What you should do: Print the listing below in its entirety, character for character.

--- Start Material ---

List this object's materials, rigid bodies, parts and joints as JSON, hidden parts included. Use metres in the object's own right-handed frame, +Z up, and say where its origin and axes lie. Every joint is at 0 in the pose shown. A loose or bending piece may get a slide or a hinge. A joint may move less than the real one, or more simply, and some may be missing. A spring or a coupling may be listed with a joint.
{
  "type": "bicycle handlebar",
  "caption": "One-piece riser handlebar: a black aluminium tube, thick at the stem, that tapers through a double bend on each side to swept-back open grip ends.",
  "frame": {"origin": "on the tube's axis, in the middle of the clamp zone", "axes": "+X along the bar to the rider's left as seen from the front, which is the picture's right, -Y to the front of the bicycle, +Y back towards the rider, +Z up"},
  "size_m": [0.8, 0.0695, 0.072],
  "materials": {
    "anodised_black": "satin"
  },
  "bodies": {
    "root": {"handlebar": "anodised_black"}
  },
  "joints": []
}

--- End Material ---

Exercise solution:
List this object's materials, rigid bodies, parts and joints as JSON, hidden parts included. Use metres in the object's own right-handed frame, +Z up, and say where its origin and axes lie. Every joint is at 0 in the pose shown. A loose or bending piece may get a slide or a hinge. A joint may move less than the real one, or more simply, and some may be missing. A spring or a coupling may be listed with a joint.
{
  "type": "bicycle handlebar",
  "caption": "One-piece riser handlebar: a black aluminium tube, thick at the stem, that tapers through a double bend on each side to swept-back open grip ends.",
  "frame": {"origin": "on the tube's axis, in the middle of the clamp zone", "axes": "+X along the bar to the rider's left as seen from the front, which is the picture's right, -Y to the front of the bicycle, +Y back towards the rider, +Z up"},
  "size_m": [0.8, 0.0695, 0.072],
  "materials": {
    "anodised_black": "satin"
  },
  "bodies": {
    "root": {"handlebar": "anodised_black"}
  },
  "joints": []
}